**EXERCISE:**
Give back, exactly as written, the lines from the beginning of the listing through the one that contains "return shaft +".

--- start of GIVEN INFORMATION ---

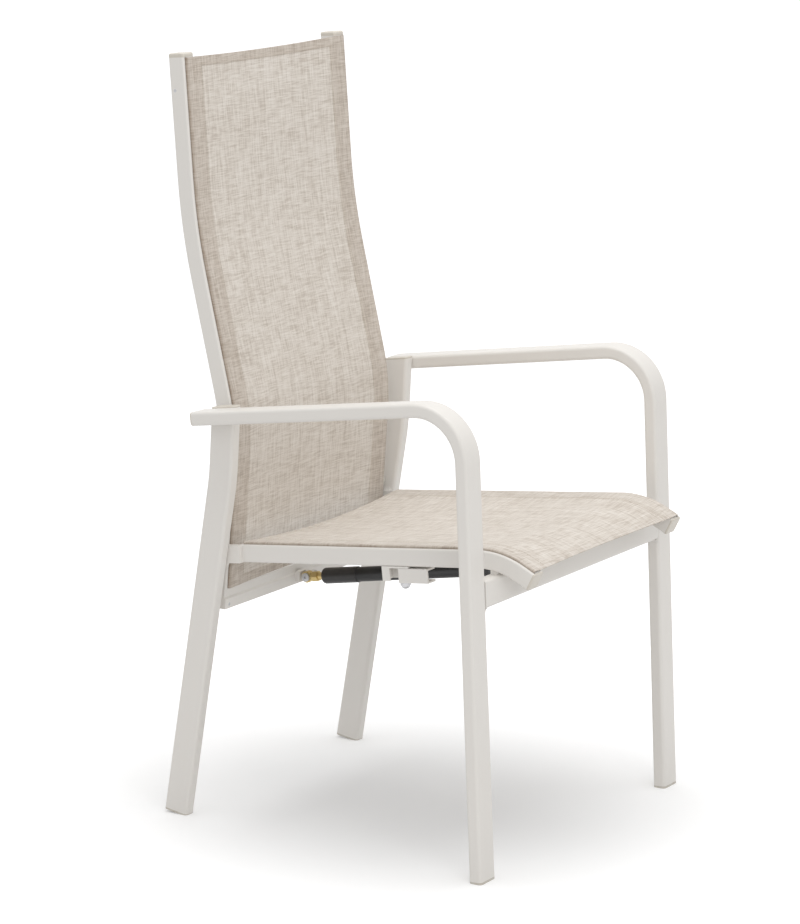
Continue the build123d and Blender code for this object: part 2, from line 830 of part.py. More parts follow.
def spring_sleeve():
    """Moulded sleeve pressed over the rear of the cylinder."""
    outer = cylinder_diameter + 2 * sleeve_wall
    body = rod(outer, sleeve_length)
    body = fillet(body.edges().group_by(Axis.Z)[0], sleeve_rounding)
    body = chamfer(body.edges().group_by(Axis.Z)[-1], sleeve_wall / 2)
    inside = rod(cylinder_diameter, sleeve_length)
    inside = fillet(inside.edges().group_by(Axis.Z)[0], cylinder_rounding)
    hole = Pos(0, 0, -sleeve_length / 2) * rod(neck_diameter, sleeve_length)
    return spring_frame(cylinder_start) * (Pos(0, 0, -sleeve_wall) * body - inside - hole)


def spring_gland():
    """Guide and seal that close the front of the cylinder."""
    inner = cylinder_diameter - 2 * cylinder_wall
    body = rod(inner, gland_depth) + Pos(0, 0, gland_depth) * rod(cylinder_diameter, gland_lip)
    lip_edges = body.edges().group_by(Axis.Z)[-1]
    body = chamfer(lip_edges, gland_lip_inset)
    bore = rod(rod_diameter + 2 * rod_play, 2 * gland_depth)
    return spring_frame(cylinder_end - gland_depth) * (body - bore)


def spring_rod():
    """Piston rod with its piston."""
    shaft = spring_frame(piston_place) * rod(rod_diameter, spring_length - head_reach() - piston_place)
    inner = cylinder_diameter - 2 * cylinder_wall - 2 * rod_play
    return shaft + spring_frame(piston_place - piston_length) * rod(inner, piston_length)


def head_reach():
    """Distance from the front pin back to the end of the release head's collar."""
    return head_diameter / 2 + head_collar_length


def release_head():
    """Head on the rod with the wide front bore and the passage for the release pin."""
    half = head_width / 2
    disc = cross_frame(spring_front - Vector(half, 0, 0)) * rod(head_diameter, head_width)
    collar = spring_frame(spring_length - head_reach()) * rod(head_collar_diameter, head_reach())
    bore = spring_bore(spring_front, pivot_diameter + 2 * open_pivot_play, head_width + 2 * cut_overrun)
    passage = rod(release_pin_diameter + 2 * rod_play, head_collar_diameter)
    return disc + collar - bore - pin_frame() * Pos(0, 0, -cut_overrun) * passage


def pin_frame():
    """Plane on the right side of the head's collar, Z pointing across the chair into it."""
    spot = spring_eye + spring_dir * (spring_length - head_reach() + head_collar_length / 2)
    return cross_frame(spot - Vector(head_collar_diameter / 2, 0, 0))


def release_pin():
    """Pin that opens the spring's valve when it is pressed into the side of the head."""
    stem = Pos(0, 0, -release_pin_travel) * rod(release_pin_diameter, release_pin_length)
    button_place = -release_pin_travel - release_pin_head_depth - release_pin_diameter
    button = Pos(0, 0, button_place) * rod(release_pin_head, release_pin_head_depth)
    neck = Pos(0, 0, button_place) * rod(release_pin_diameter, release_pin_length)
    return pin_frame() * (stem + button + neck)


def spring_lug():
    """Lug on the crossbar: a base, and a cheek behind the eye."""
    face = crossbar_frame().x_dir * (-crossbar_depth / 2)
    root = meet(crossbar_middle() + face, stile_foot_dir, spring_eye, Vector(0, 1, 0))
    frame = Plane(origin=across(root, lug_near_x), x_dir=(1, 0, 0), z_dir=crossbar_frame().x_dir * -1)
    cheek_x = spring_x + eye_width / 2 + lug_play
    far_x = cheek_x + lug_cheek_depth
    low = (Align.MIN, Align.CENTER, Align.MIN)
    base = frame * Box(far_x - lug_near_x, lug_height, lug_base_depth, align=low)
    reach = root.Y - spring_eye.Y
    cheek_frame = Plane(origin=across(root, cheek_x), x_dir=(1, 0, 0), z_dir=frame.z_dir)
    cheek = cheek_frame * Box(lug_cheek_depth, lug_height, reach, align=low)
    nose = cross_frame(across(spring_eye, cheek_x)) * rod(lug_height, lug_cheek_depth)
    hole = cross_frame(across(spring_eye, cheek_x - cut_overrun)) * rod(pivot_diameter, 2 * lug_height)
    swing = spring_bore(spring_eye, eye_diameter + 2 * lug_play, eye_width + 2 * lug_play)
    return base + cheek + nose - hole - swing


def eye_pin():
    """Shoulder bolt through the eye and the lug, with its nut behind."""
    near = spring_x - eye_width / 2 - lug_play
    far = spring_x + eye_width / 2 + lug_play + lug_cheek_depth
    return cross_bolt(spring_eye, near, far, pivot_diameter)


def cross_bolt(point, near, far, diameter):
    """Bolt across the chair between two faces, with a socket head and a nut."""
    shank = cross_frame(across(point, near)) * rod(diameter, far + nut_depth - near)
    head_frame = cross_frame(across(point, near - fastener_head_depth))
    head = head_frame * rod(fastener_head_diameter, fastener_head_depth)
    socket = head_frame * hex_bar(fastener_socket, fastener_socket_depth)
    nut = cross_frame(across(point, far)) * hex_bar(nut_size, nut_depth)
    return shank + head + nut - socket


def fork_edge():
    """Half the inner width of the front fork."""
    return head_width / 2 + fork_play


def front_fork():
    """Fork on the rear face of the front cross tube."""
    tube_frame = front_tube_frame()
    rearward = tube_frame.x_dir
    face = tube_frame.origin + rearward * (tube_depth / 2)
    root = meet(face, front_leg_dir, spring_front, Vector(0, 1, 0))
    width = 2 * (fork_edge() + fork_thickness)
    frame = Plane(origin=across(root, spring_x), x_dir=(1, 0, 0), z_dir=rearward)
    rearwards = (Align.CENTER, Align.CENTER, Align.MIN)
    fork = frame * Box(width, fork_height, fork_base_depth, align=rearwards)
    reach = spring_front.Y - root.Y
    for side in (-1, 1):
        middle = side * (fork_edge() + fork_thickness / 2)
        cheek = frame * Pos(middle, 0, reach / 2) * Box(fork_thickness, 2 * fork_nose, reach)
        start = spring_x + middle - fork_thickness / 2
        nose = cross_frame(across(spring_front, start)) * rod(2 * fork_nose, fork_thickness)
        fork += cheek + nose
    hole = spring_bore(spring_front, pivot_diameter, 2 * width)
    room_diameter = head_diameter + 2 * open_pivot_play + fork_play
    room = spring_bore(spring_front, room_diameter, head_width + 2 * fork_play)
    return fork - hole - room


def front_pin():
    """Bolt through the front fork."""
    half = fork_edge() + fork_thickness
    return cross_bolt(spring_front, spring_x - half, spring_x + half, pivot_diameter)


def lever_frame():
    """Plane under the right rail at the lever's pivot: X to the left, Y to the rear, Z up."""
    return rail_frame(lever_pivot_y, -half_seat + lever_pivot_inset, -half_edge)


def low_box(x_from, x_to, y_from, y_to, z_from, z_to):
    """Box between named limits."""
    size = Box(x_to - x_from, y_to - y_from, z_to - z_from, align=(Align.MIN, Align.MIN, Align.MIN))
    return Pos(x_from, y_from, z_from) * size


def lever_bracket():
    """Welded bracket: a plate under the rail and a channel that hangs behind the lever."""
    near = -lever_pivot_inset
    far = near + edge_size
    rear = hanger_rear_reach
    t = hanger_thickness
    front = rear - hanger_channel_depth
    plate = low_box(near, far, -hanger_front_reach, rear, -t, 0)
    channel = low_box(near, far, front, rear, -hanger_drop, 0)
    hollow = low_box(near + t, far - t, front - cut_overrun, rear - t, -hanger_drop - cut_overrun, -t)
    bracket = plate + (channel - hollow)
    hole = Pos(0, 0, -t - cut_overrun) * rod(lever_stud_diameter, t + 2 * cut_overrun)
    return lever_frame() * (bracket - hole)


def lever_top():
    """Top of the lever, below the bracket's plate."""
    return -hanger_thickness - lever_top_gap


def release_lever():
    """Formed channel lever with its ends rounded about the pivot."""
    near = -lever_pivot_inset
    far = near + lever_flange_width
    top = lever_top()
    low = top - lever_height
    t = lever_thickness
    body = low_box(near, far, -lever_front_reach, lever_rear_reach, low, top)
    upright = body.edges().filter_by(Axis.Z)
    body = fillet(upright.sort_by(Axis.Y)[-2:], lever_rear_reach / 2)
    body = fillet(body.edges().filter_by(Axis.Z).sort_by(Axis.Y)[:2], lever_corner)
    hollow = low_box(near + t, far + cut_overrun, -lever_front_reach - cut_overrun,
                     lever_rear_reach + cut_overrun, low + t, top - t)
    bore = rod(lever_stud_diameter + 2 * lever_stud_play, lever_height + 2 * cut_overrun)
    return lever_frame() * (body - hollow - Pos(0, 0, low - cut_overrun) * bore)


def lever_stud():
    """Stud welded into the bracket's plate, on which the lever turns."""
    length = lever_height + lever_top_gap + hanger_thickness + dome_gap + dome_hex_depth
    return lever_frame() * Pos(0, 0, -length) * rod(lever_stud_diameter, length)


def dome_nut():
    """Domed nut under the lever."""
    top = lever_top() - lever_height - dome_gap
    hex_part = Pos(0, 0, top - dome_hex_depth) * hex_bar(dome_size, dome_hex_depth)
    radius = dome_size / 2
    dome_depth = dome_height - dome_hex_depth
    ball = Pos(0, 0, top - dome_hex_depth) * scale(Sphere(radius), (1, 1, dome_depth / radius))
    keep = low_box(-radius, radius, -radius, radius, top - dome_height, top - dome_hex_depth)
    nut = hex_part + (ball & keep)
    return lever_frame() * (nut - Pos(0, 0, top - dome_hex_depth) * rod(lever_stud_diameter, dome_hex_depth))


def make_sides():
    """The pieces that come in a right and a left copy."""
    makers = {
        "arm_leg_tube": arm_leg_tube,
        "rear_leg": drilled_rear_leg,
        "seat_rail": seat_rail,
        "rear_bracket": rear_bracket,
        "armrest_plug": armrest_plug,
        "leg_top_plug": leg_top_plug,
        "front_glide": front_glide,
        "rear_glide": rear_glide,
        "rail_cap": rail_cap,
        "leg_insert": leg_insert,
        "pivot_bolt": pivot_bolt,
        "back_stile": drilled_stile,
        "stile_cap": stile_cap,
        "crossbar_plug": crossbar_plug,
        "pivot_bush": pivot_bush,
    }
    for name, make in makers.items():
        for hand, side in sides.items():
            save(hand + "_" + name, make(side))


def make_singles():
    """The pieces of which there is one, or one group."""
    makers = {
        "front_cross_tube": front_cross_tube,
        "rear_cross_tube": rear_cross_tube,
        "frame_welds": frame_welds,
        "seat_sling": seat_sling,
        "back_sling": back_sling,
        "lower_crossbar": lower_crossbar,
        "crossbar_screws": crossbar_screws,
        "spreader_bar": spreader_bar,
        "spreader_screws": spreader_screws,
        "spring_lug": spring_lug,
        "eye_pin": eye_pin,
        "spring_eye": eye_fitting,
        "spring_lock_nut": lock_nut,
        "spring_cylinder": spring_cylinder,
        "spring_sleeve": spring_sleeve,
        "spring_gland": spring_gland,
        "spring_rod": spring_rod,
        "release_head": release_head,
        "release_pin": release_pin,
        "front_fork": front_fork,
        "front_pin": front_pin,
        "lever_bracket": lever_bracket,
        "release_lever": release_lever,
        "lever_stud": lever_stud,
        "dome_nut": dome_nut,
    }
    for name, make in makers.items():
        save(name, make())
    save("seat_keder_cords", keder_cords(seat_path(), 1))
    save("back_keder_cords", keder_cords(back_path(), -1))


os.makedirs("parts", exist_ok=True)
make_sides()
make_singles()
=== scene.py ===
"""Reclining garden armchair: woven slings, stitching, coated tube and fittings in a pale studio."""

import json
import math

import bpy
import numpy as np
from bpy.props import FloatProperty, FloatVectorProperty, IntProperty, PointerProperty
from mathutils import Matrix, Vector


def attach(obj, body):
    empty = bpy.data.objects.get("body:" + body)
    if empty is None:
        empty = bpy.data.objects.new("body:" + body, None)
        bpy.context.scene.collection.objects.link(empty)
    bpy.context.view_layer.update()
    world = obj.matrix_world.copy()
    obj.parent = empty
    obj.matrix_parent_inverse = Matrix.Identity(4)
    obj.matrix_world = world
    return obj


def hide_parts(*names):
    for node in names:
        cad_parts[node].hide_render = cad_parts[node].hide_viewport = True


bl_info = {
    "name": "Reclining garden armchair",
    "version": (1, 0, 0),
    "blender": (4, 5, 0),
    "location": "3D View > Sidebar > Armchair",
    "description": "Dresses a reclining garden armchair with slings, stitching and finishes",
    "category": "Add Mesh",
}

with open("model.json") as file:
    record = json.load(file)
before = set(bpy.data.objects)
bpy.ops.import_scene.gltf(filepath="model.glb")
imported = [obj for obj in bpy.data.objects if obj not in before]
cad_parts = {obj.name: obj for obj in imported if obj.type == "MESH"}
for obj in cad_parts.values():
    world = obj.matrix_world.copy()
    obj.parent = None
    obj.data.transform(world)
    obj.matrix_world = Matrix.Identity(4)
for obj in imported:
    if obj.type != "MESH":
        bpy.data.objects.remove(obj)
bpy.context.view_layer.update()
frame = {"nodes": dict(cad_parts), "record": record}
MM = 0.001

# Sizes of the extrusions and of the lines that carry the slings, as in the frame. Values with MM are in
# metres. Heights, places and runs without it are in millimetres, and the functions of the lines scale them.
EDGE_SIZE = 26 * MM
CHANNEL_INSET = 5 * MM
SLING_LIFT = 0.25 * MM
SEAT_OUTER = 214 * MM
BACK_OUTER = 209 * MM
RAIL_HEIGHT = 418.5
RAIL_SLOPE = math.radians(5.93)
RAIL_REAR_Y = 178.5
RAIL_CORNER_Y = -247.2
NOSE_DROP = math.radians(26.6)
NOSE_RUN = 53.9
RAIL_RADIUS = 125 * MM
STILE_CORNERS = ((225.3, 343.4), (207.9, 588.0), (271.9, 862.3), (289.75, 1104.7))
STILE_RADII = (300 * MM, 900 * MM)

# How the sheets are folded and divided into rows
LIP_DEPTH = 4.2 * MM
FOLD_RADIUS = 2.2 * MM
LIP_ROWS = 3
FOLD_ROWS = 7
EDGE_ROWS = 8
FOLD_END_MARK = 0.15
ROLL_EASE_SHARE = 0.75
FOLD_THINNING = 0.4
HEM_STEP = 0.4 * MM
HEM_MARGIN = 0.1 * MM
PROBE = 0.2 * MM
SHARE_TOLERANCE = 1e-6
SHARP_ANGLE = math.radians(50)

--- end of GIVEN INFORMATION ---

**THE REPLY:**
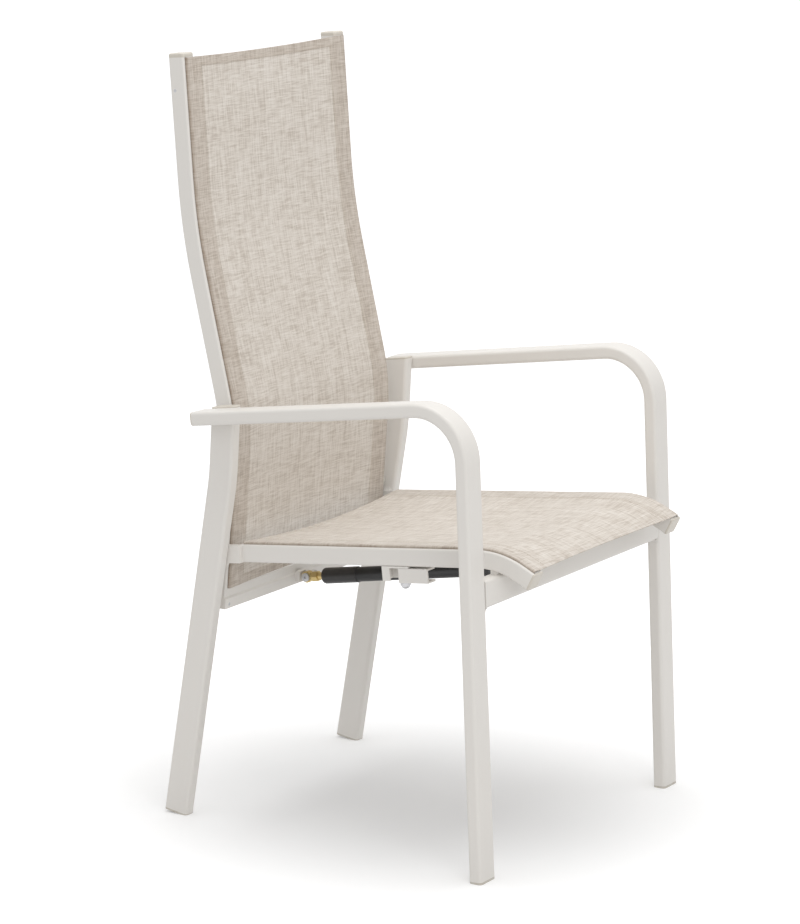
Continue the build123d and Blender code for this object: part 2, from line 830 of part.py. More parts follow.
def spring_sleeve():
    """Moulded sleeve pressed over the rear of the cylinder."""
    outer = cylinder_diameter + 2 * sleeve_wall
    body = rod(outer, sleeve_length)
    body = fillet(body.edges().group_by(Axis.Z)[0], sleeve_rounding)
    body = chamfer(body.edges().group_by(Axis.Z)[-1], sleeve_wall / 2)
    inside = rod(cylinder_diameter, sleeve_length)
    inside = fillet(inside.edges().group_by(Axis.Z)[0], cylinder_rounding)
    hole = Pos(0, 0, -sleeve_length / 2) * rod(neck_diameter, sleeve_length)
    return spring_frame(cylinder_start) * (Pos(0, 0, -sleeve_wall) * body - inside - hole)


def spring_gland():
    """Guide and seal that close the front of the cylinder."""
    inner = cylinder_diameter - 2 * cylinder_wall
    body = rod(inner, gland_depth) + Pos(0, 0, gland_depth) * rod(cylinder_diameter, gland_lip)
    lip_edges = body.edges().group_by(Axis.Z)[-1]
    body = chamfer(lip_edges, gland_lip_inset)
    bore = rod(rod_diameter + 2 * rod_play, 2 * gland_depth)
    return spring_frame(cylinder_end - gland_depth) * (body - bore)


def spring_rod():
    """Piston rod with its piston."""
    shaft = spring_frame(piston_place) * rod(rod_diameter, spring_length - head_reach() - piston_place)
    inner = cylinder_diameter - 2 * cylinder_wall - 2 * rod_play
    return shaft + spring_frame(piston_place - piston_length) * rod(inner, piston_length)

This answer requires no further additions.